In the end, the whole group of people believed in christ and stopped killing.
the most touching scene is when Jim Elliot dies and his daughter missed him.
The little girl sang the song. the lyrics is simple and nice, the music is just like the lyrics, simple and clear and nice.
I teared though. haha. Luckily it was in the dark. No one can see!
Yup, then went home with ailing, shumei and waiyee.
We all took a cab as it was quite late and the taxi driver is super funny!!
We were at first commenting his driving in chinese coz he is a malay.
Then i told shumei: what if he can understand what we were saying?
Then shumei say: not high possibiliy.
So we continued.
As we were talking about car racing and stuff.
The uncle joined our conversation!
We all opened our jaw wide and eyes almost poped out.
THAT UNCLE COULD UNDERSTAND US!
And i cant stop laughing.
Then he started his story and we were laughing in the whole journey.
Hope to see him again!!! haha.

Then today!!!
Almost didnt go to school coz i want to escape again.
But in the end due to many things that happened and im lazy to say all out, i've decided to go to school.
And im glad that i attended school today.
It was fruitful and happy.
Though FL and Abi were not here.
it was a good time with xiujin and yuewen during the lessons. It's like the class is so quiet today and only our table was laughing happily.
And during recess, luckily eddie is there to entertain me.
I was telling him about my dream on saturday night.

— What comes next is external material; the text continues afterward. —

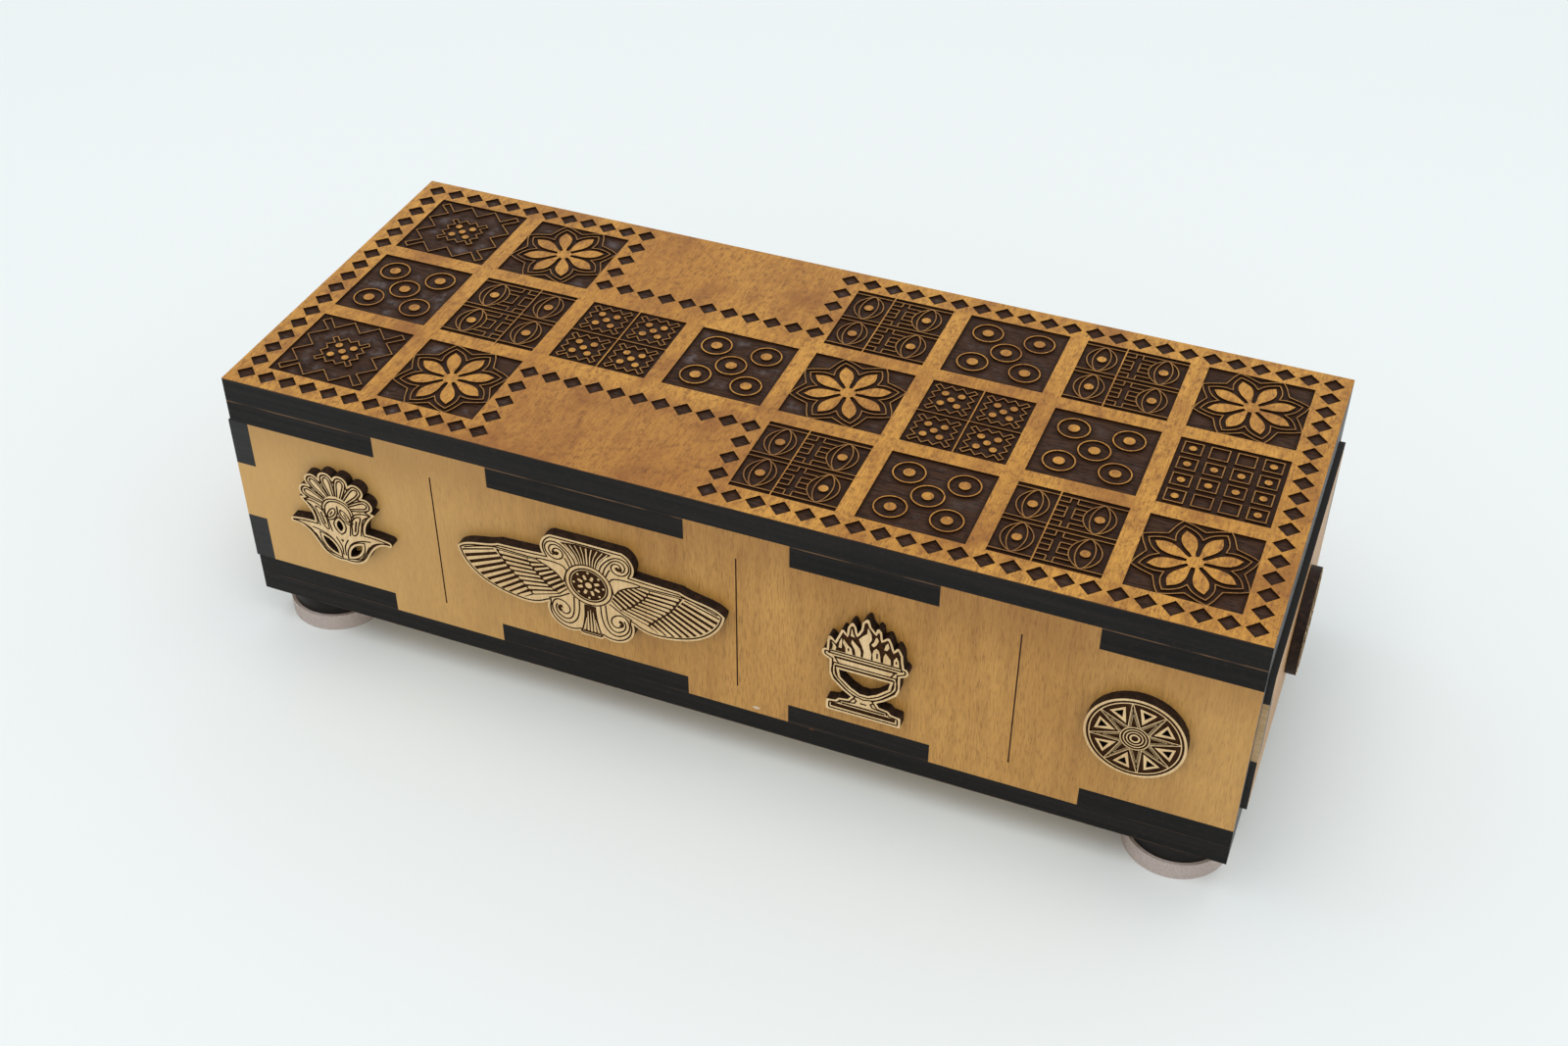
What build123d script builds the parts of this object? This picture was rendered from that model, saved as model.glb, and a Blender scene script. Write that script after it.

I dreamt of cows and pictures of cows.
And i woke up with tears!
haha. it was funny lah.
Waiyee was saying on sunday that maybe i marry a farmer then he died so im sad by looking at the cows he was keeping!!
I told eddie that and he went crazy. ahha.
Maybe im really to stressed up.
But i was unusually calm when there's lots of homework give today.
I think i already don't care liao. Just do it!
Xiujin was doing her homework until she realised that she why she's doing all these homeowork.
haha. so i was telling her, maths is related to chinese!!
she asked: how?
i said: maths is a language too!!!
She:.........
haha. alright, shall go and do my homework now, rested enough after a long day today.